The first exponential quantum advantage for a natural flow problem

As the hare learned from the tortoise, speed isn’t everything. Theoretical computer scientists from Sandia National Laboratories and Boston University have discovered that quantum computers are unmatched at solving a sophisticated mathematical problem. Unusually, they proved that quantum computers are no faster than regular computers; instead, they use much less memory.

The revelation turns on its head the conventional wisdom that the value of a quantum computer is that it can solve certain problems much faster than a normal one. It could also help researchers find more real-world applications for the rapidly advancing technology.

“This is the first exponential quantum advantage for a natural flow problem,” said Sandia’s Ojas Parekh, a member of the team.

Memory is important to any computer. The more memory, the bigger the problems it can solve. For quantum computers, which store information in qubits, “space is really important, because it’s hard to build quantum computers with lots of qubits,” Parekh said.

The team presented its findings at the Symposium on Theory of Computing, which took place June 24-28 in Vancouver, British Columbia. The mathematical proof is available at the arXiv preprint server.

The value of quantum computers could be memory efficiency, not just speed

In 1994, American scientist Peter Shor surprised the world when he proved that future quantum computers could crack standard encryption algorithms at an alarmingly fast rate. In the 30 years since, however, researchers have found only a handful of other problems that these computers can solve faster than normal computers.

The Sandia and Boston University research now points to another area where quantum advantage is possible.

“A lot of the focus in quantum advantage research has been on gaining a time advantage,” said Nadezhda Voronova, a Ph.D. candidate in Boston University’s computer science department. “Research on quantum advantage with respect to other resources, such as memory, has been relatively limited.”

By shifting attention to these other properties, such as efficiency, scientists may be able to find more practical applications for quantum computers.

“Are we currently missing out on important quantum advances because we focus on or favor certain types of problems?” Parekh said.

What a Natural Streaming Problem Is and Why It Matters

The mathematical problem at the heart of the team’s claim, called the “maximum directed cut,” is important because the researchers call it a “natural problem.”

“When we talk about a natural problem,” says Sandia’s John Kallaugher, “we mean it’s a problem of independent interest that people have already studied in the classical setting.”

Parekh further explained: “The max directed cut problem boils down to finding the two groups of agents in a network with the most communication directed from one group to the other. This problem has applications in cybersecurity and social network analysis and design.”

Computers typically require much more memory as these types of problems become more complex. But quantum computers, the team found, are not. They are exponentially more efficient with their memory usage, at least when data arrives in a stream. Streaming computation is useful when data sets are too large to fit in a computer’s memory, or when the data is being created continuously.

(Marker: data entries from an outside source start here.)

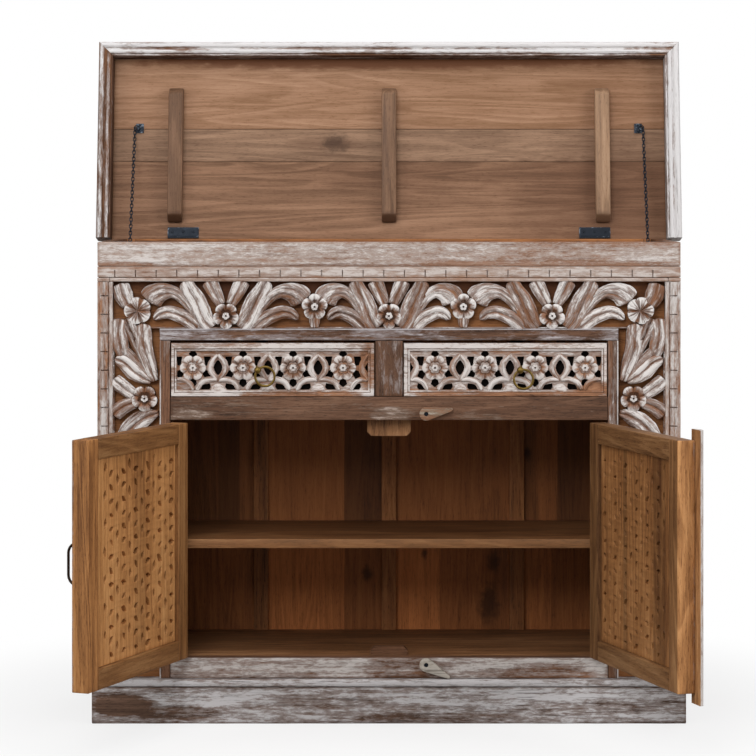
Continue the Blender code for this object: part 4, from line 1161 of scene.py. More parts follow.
    def torus(self, place: Matrix, radius: float, bar: float, segments: int = 40, sides: int = 12,
              stretch: float = 1.0) -> None:
        """Add a ring in the XY plane of a place, stretched along its X for a chain's link.

        Args:
            place: The place.
            radius: The ring's radius.
            bar: The bar's radius.
            segments: The number of steps round the ring.
            sides: The number of the bar's sides.
            stretch: How far it is stretched.
        """
        earlier = set(self.mesh.verts)
        circle = bmesh.ops.create_circle(self.mesh, segments=sides, radius=bar)["verts"]
        bmesh.ops.rotate(self.mesh, verts=circle, matrix=Matrix.Rotation(math.pi / 2, 3, "X"))
        bmesh.ops.translate(self.mesh, verts=circle, vec=(radius, 0.0, 0.0))
        edges = once(edge for vert in circle for edge in vert.link_edges)
        bmesh.ops.spin(self.mesh, geom=circle + edges, cent=(0.0, 0.0, 0.0), axis=UP, dvec=(0.0, 0.0, 0.0),
                       angle=2 * math.pi, steps=segments, use_merge=True)
        verts = [vert for vert in self.mesh.verts if vert not in earlier]
        for vert in verts:
            if stretch != 1.0:
                vert.co.x += math.copysign(radius * (stretch - 1.0), vert.co.x)
        bmesh.ops.transform(self.mesh, matrix=place, verts=verts)
        self.mark(verts, 0.6)

    def finish(self, name: str, body: str, finish: Finish | bpy.types.Material, slot: str,
               nodes: Sequence[str] = (), place: Matrix | None = None) -> bpy.types.Object:
        """Turn the mesh into a piece of the cabinet.

        Args:
            name: The piece's name.
            body: The body that it rides on.
            finish: Its finish, or a material made from one.
            slot: The record's material slot; not used.
            nodes: The nodes of the model that it stands for.
            place: Where it goes from the frame that it was built in.

        Returns:
            The piece.
        """
        flow = self.mesh.verts.layers.float_vector["flow"]
        for vert in self.mesh.verts:
            if not vert[flow].length:
                vert[flow] = vert.co
        if place is not None:
            bmesh.ops.transform(self.mesh, matrix=place, verts=self.mesh.verts)
        bmesh.ops.recalc_face_normals(self.mesh, faces=self.mesh.faces)
        mesh = bpy.data.meshes.new(name)
        self.mesh.to_mesh(mesh)
        self.mesh.free()
        mesh.shade_smooth()
        mesh.set_sharp_from_angle(angle=math.radians(SMOOTH))
        mesh.materials.append(finish if isinstance(finish, bpy.types.Material) else material(finish))
        piece = bpy.data.objects.new(name, mesh)
        bpy.context.scene.collection.objects.link(piece)
        if body:
            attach(piece, body)
        if nodes:
            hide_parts(*nodes)
        LOG.info("%s: %d faces", name, len(mesh.polygons))
        return piece


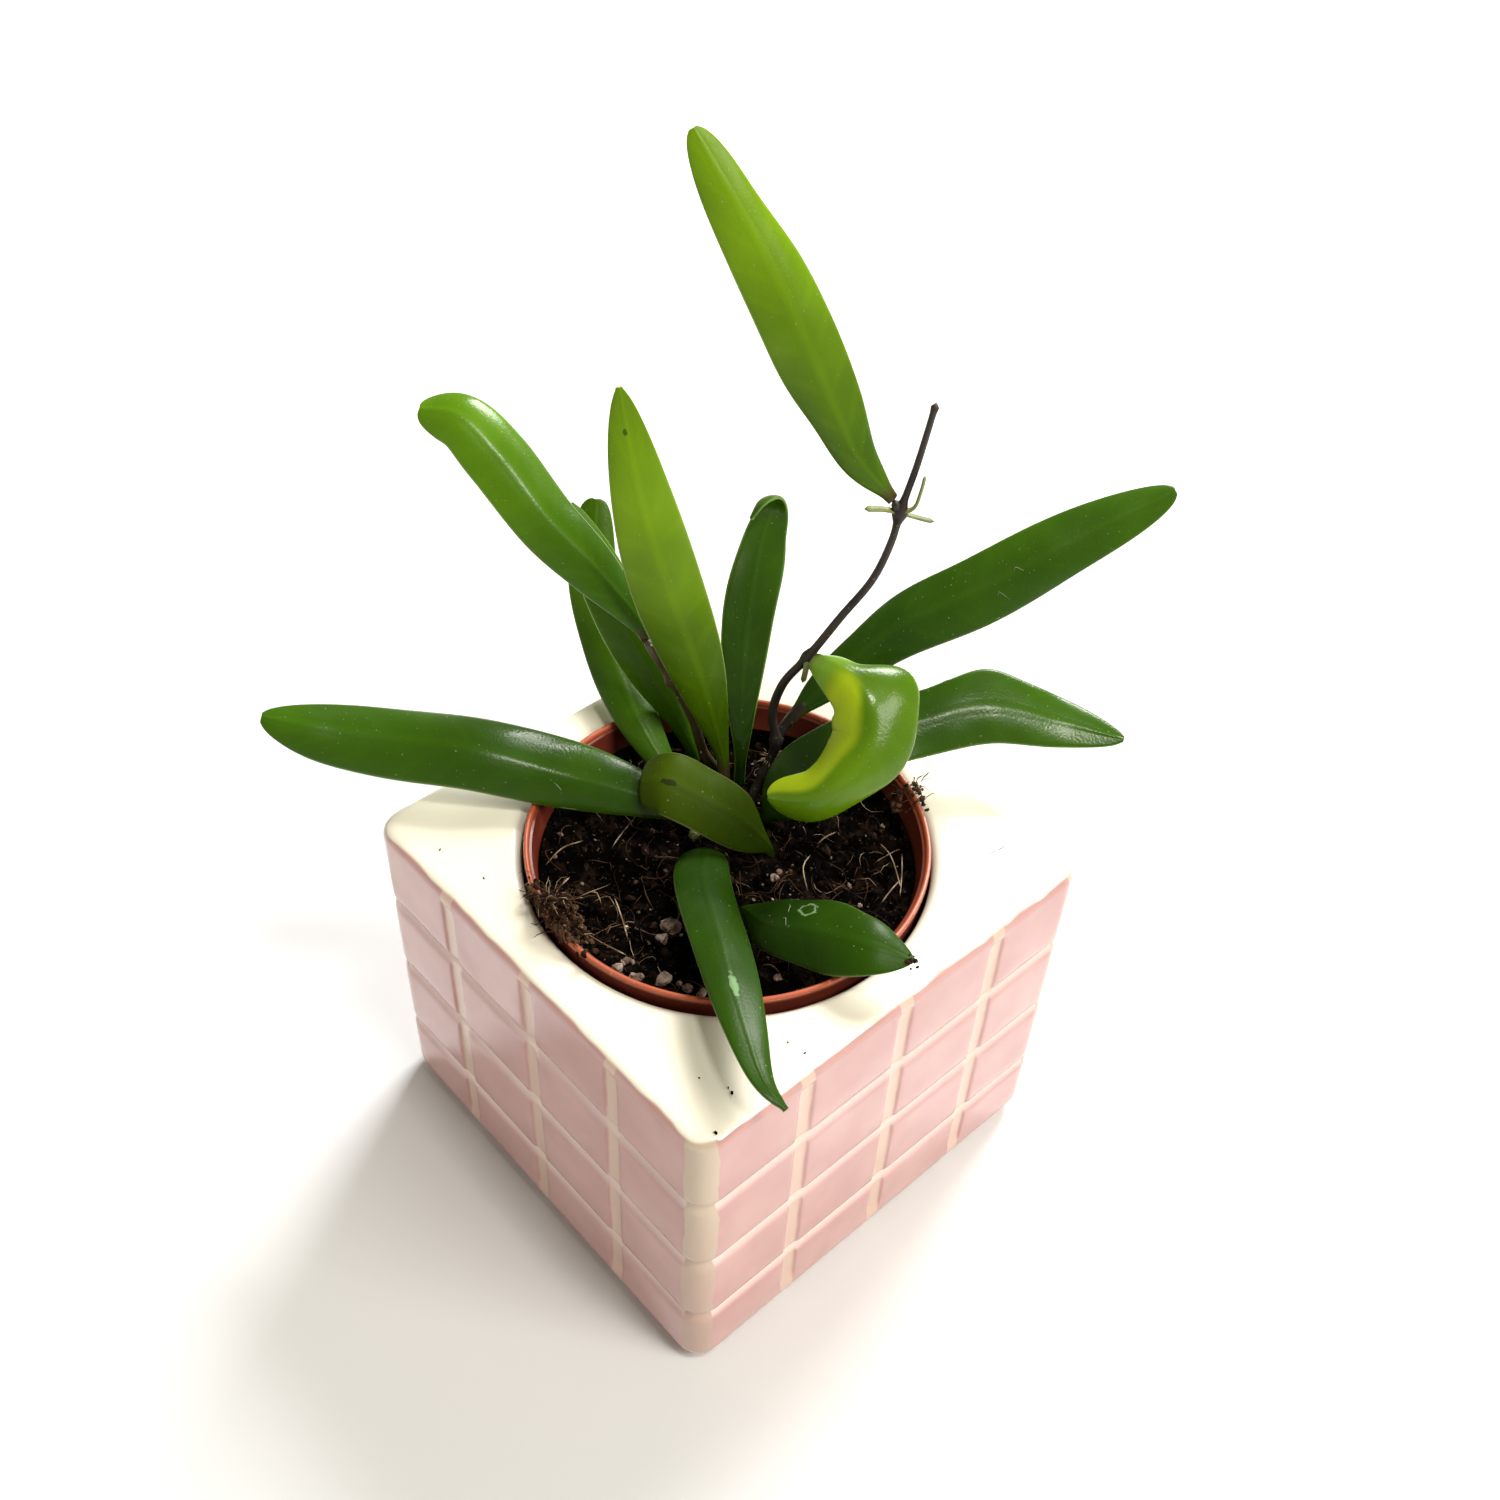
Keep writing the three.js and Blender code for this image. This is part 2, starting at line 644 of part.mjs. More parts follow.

Kallaugher previously published that quantum computers could have a clear but smaller advantage than what he and his team have now proven. The new finding of an exponential ratio is significant because an advantage has to be very large to be worth the time and money it takes to build and run a quantum computer.

Like Shor’s algorithm, the new finding is still theoretical, as it has not yet been run on a computer.

Discovery hints at future role of quantum computing

Maximum directed cut is not very useful by itself. However, it is a well-known optimization problem in advanced mathematics, which the research team sees as a hint at the kinds of practical applications of quantum computers in the future.

“In cybersecurity, for example, efficiently solving optimization problems can lead to better resource allocation, improved incident response strategies, and more accurate risk assessments,” Voronova said.

Kallaugher added: “This could point the way to algorithms that can handle problems that are too big for a classical computer.”

“There could be more algorithms like this,” Voronova speculated.

“Nobody really has a complete picture,” Parekh said.